Während Reto und ich immer noch «unsere Wunden lecken» (weil wir mit dem «unbesiegbaren» 😊 Mog umkehren mussten, während alle Landy-, Jeep- oder Landcruiser-Fahrer fröhlich winkend die letzte Passage meisterten, an der es für uns kein Durchkommen gab), lockt Teddy in ihrer «Hitze» alle möglichen Rüden an, die sich wirklich sehr um sie bemühen. Lustigerweise will Teddy jedoch einfach nur spielen, wir beobachten das Geschehen trotzdem mit Argusaugen. Der Platz ist besonders: ein weiter Blick über die Berge und Wälder, mehrmals täglich (eigentlich im Stundentakt, könnte man sagen) kommen interessierte, freundliche Rumänen vorbei (wir kriegen auch jedesmal Geschenke, wahnsinn, über selbst gepflückte Blaubeeren oder selbstgebrannten Schnaps 😉, selbstgemachten Käse ist alles dabei….), Kühe, Pferde und Schafe weiden um den Mog, und ständig fahren Pferdekutschen an uns vorüber, man winkt sich jeweils freundlich zu.

Teddys Wunde vom Hundeangriff in Bukarest heilt gut, Reto und ich spannen aus. Als wir uns doch schliesslich (mal wieder) aufraffen können, weiterzufahren, finden wir uns erneut auf einer wunderschönen, einsamen Piste wieder, durch Wälder, an blühenden Wiesen und rauschenden Bächen vorbei. Da wir über so manche Brücke nicht fahren wollen (!), durchqueren wir mehrmals den entspannt-dahinplätschernden Bach. Hier laden wir auch Wasser aus dem Fluss auf: da wir eine Wasserpumpe haben, die mit der Bohrmaschine betrieben wird, müssen wir nicht manuell schöpfen. Während dieser Tätigkeit macht Teddy uns etwas nervös: sie bellt und bellt sehr aufgeregt in den Wald hinein, und da wir uns im tiefsten Bärengebiet befinden, reagieren wir entsprechend skeptisch. Doch alles bleibt ruhig, und so frage ich mich: hat Teddy einen Schmetterling angebellt, dessen Aufmerksamkeit sie unbedingt 😉 erregen wollte?! Wir werden es nie herausfinden, also rein in den sicheren Mog. (Ha! Zum Thema Unimog vs. Landcruiser: in einem Landcruiser wären wir nicht mal ansatzweise sicher bei einem Bärenangriff. Im Mog hingegen schon! So! Das ist Balsam für das Ego. Und nur dass ihr wisst: Sowohl Reto und ich sind begeisterte Landcruiser-Fans! Am liebsten würde ich im Landcruiser neben dem Mog, den dann Reto fahren würde, herdüsen. Landcruiser sind nämlich die coolsten Fahrzeuge. Aber auch dies ist ein sehr emotionales Thema – es gibt Jeep-Fans, Landy-Fans, Mercedes-G-Klasse-Fans… auch alles coole Teile. Soll doch jeder das fahren, wofür ihr oder sein Herz schlägt.)

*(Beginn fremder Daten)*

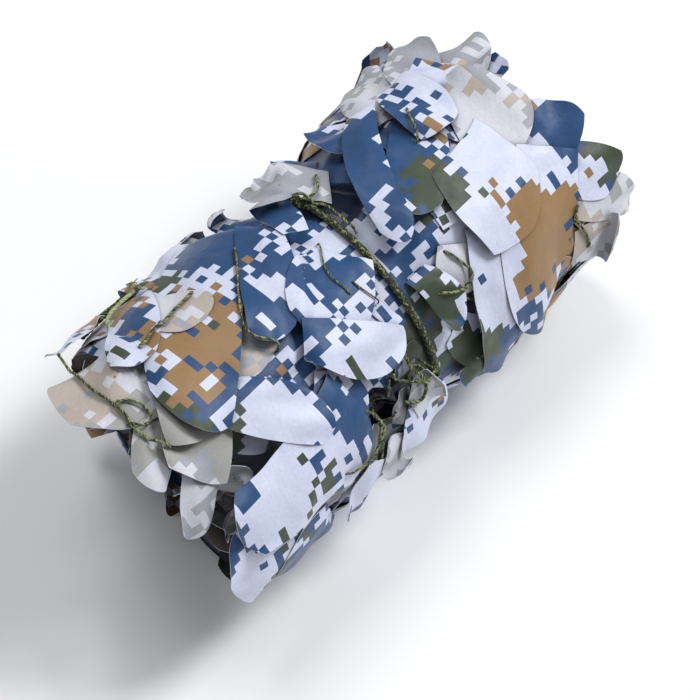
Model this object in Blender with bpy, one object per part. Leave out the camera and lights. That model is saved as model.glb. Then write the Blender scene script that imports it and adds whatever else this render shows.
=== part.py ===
"""Rolled camouflage net: a leaf-cut cloth net wound into a bundle and tied round its waist.

The bundle lies along X with its open mouth at -X and rests on the plane z = 0.
Metres, +Z up.  Every lobe of the cut cloth is one row of LOBES, laid on the roll
in the order of the table, so that each lobe follows what lies beneath it.
"""
import math

import bpy
import numpy as np
from mathutils import Vector
from mathutils.bvhtree import BVHTree

# ------------------------------------------------------------ driving sizes
OBJECT_NAME = "rolled_camouflage_net"
AXIS_HEIGHT = 0.098          # height of the roll's axis over the ground
ROLL_RADIUS = 0.0965         # radius of the wound cloth below its lobes
NEAR_END_X = -0.190          # rim of the open mouth
FAR_END_X = 0.172            # rim of the far end
WAIST_X = -0.003             # where the tie pulls the roll in
WAIST_RADIUS = 0.0895        # radius of the cloth under the tie
WAIST_SPREAD = 0.030         # how far the pinch reaches along the roll
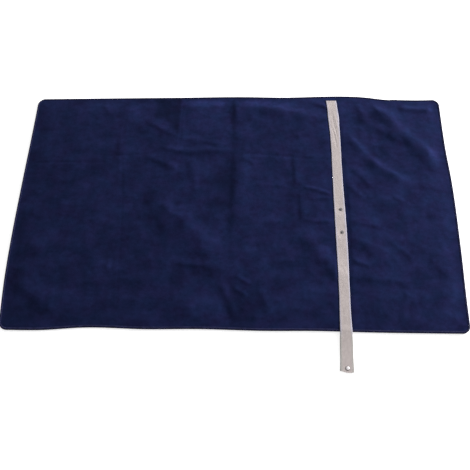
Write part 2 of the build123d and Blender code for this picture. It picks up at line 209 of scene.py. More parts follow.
# Patches where the fleece is made darker or lighter: (centre, reach in x and y, strength)
TONE_PATCHES = [
    ((-0.115, 0.350), (0.090, 0.075), 0.45),
    ((-0.388, 0.380), (0.030, 0.045), 1.0),
    ((-0.432, 0.215), (0.014, 0.045), -0.6),
    ((-0.298, 0.025), (0.024, 0.045), -0.5),
    ((-0.150, 0.130), (0.036, 0.075), 0.35),
    ((-0.190, -0.275), (0.034, 0.048), -0.75),
    ((-0.105, -0.262), (0.065, 0.024), -0.5),
    ((-0.255, -0.370), (0.024, 0.065), 0.3),
    ((-0.135, -0.360), (0.022, 0.055), 0.4),
    ((-0.430, -0.165), (0.036, 0.062), -0.45),
    ((-0.425, -0.300), (0.022, 0.055), 0.3),
    ((-0.042, 0.065), (0.046, 0.115), -1.05),
    ((-0.015, 0.375), (0.016, 0.075), -0.9),
    ((0.030, -0.370), (0.070, 0.070), -0.45),
    ((-0.640, -0.388), (0.075, 0.030), -0.7),
    ((-0.040, -0.390), (0.020, 0.040), 0.4),
    ((0.090, 0.417), (0.120, 0.020), 1.3),
    ((-0.125, 0.420), (0.110, 0.022), 1.4),
    ((0.220, 0.290), (0.030, 0.045), -0.3),
    ((0.190, 0.000), (0.020, 0.180), -0.25),
    ((0.280, -0.080), (0.050, 0.040), 0.25),
    ((0.700, 0.330), (0.040, 0.060), -0.25),
    ((0.560, 0.320), (0.030, 0.040), -0.4),
    ((0.300, -0.175), (0.035, 0.035), 0.8),
    ((0.305, -0.255), (0.032, 0.022), -0.8),
]

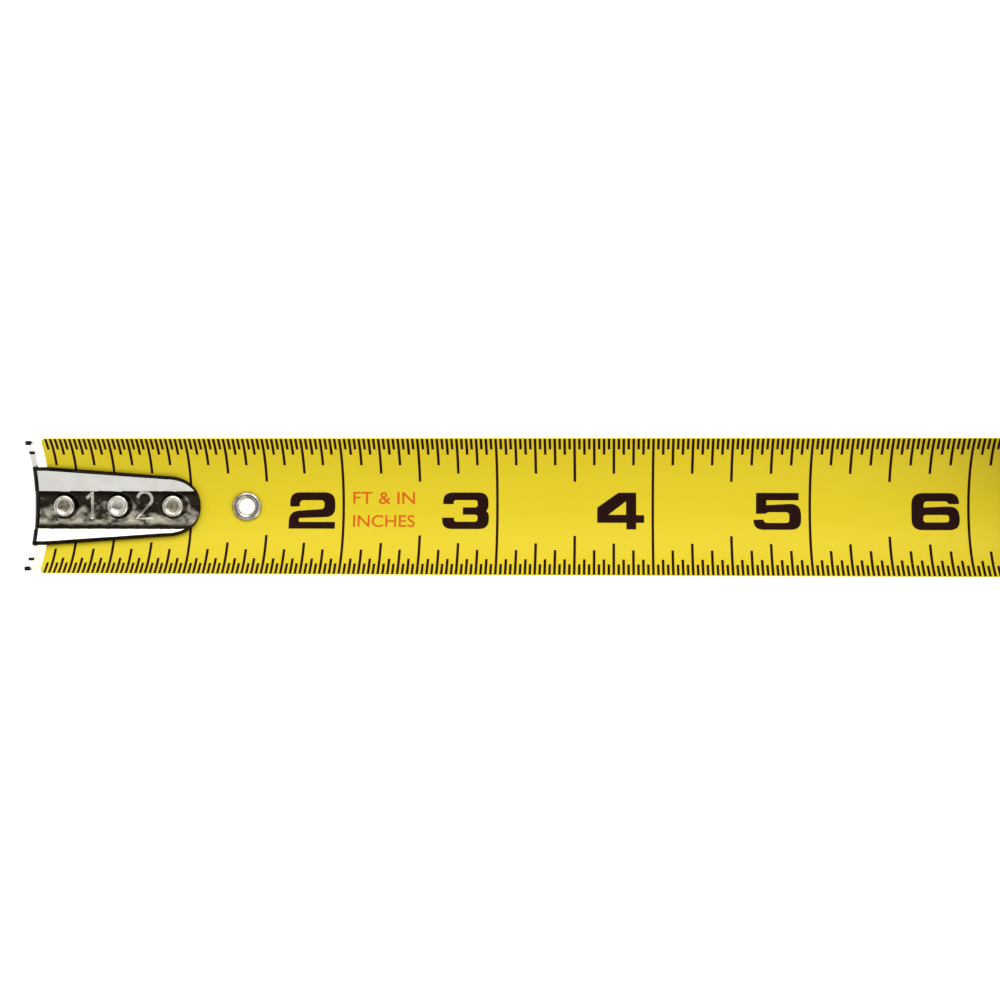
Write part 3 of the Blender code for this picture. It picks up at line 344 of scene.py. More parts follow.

Mitten im Wald stossen wir auf riesige Satellitenschüsseln, sieht das interessant aus, die Fantasie wird angeheizt – da hört man doch sicher die Weltall-Bewohner kommunizieren?? 😊. Es sieht aus wie ich mir Bauten aus dem kalten Krieg vorstelle (und das meine ich jetzt positiv, kommt man aus West- oder Zentraleuropa, hat der Kalte Krieg eine andere Bedeutung als für eine Ost-Europäer, kann ich mir zumindest vorstellen. Es ist faszinierend, da für uns unbekannt und neu). Erneut legt sich eine sehr apokalyptische Stimmung um dieses Rumänien. Diese wirkt schon sehr romantisch auf Retos und mein Gemüt. Unser neues Bild von Rumänien verdichtet sich, zu einem «Land der romantischen Apokalypse».

Wir finden uns bei Schloss Bran vor: dieses wird extrem kommerziell ausgeschlachtet, weder Dracula war je hier, noch Bram Stoker welcher das Dracula-Buch verfasste.

Als wir abends dort ankommen, herrscht eine faszinierende mystische Stimmung: tiefe, graue Wolken hängen in den Bergen und den Wäldern, es ist düster und leicht gruselig. Cool!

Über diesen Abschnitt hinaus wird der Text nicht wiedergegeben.